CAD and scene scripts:
************
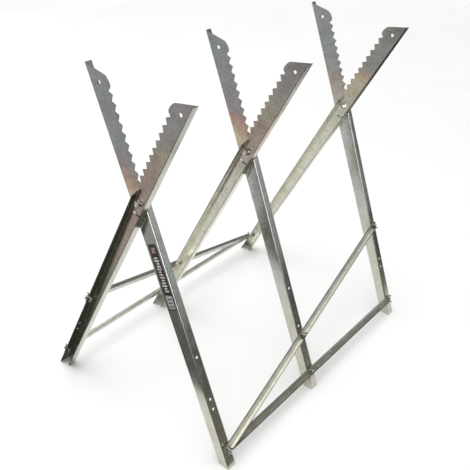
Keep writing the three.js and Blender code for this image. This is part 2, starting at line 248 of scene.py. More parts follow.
def plain_flanges(nodes, links, source, tint, plain, dark):
    """Keeps a tint to the web: flanges take a plain colour, the inside of the short one a darker film."""
    facing_y = part_of(nodes, links, source.outputs["Normal"], "Y")
    web = maths(nodes, links, "MULTIPLY", facing_y, facing_y)
    tint = mix(nodes, links, "MIX", web, (*plain, 1), tint)
    lean = HALF_ANGLE - FOLD_TILT
    across = dot_with(nodes, links, source.outputs["Object"], (math.cos(lean), 0, -math.sin(lean)))
    fold = SHORT_FACE * MM - PIVOT_HEIGHT * MM * math.sin(lean)
    near_fold = maths(nodes, links, "LESS_THAN", across, fold + 1.5 * SHEET * MM)
    facing_x = part_of(nodes, links, source.outputs["Normal"], "X")
    inward = maths(nodes, links, "MULTIPLY", facing_x, near_fold, clamp=True)
    return mix(nodes, links, "MULTIPLY", inward, tint, (*dark, 1))


def galvanised(name, bands, shift, dull=0.0, flanges=None):
    """Passivated zinc whose tint changes with the height above the floor, in metres.
    bands: (height, colour). shift moves the pattern, so that no two pieces show the same one."""
    mat, nodes, links, shader = material(name)
    source = nodes.new("ShaderNodeTexCoord")
    coords = source.outputs["Object"]
    moved = nodes.new("ShaderNodeMapping")
    moved.inputs["Location"].default_value = shift
    links.new(coords, moved.inputs["Vector"])
    moved = moved.outputs["Vector"]
    wander = 0.16
    drift = maths(nodes, links, "MULTIPLY_ADD", noise(nodes, links, moved, 16, 3.0), wander, -wander / 2)
    height = maths(nodes, links, "ADD", part_of(nodes, links, coords, "Z"), drift)
    tint = ramp(nodes, links, height, [(z, (*colour, 1)) for z, colour in bands])
    if flanges:
        tint = plain_flanges(nodes, links, source, tint, *flanges)
    spangle = nodes.new("ShaderNodeTexVoronoi")
    spangle.inputs["Scale"].default_value = 300
    links.new(moved, spangle.inputs["Vector"])
    crystal = nodes.new("ShaderNodeRGBToBW")
    links.new(spangle.outputs["Color"], crystal.inputs["Color"])
    crystal = crystal.outputs["Val"]
    shade = mix(nodes, links, "MULTIPLY", 1.0, tint, ramp(nodes, links, crystal, [
        (0.15, grey(0.84)), (0.85, grey(1.0)),
    ]))
    stains = noise(nodes, links, moved, 38, 6.0, 0.65)
    shade = mix(nodes, links, "MULTIPLY", 1.0, shade, ramp(nodes, links, stains, [
        (0.32, (0.84, 0.83, 0.79, 1)), (0.56, grey(1.0)),
    ]))
    grain = noise(nodes, links, moved, 900, 3.0, 0.7)
    shade = mix(nodes, links, "MULTIPLY", 0.5, shade, ramp(nodes, links, grain, [
        (0.3, grey(0.80)), (0.7, grey(1.0)),
    ]))
    worn = edge_mask(nodes, links, 0.0007)
    shade = mix(nodes, links, "MIX", worn, shade, (0.66, 0.66, 0.62, 1))
    links.new(shade, shader.inputs["Base Color"])
    stained = span(nodes, links, stains, 0.12 + dull, 0.24 + dull)
    rough = maths(nodes, links, "ADD", stained, span(nodes, links, crystal, 0.0, 0.06))
    links.new(rough, shader.inputs["Roughness"])
    waves = bump(nodes, links, noise(nodes, links, moved, 9, 2.0), 0.2, 0.003)
    fine = bump(nodes, links, grain, 0.10, 0.0002, waves)
    links.new(bump(nodes, links, crystal, 0.035, 0.0003, fine), shader.inputs["Normal"])
    return mat


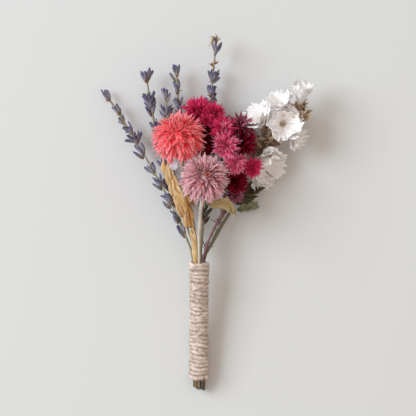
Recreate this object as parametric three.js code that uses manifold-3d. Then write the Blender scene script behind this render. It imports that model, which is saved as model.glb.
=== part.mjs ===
************
Check each line above for the word "that", and copy the lines where it appears.

▶ Response to the exercise:
    bands: (height, colour). shift moves the pattern, so that no two pieces show the same one."""
Recreate this object as parametric three.js code that uses manifold-3d. Then write the Blender scene script behind this render. It imports that model, which is saved as model.glb.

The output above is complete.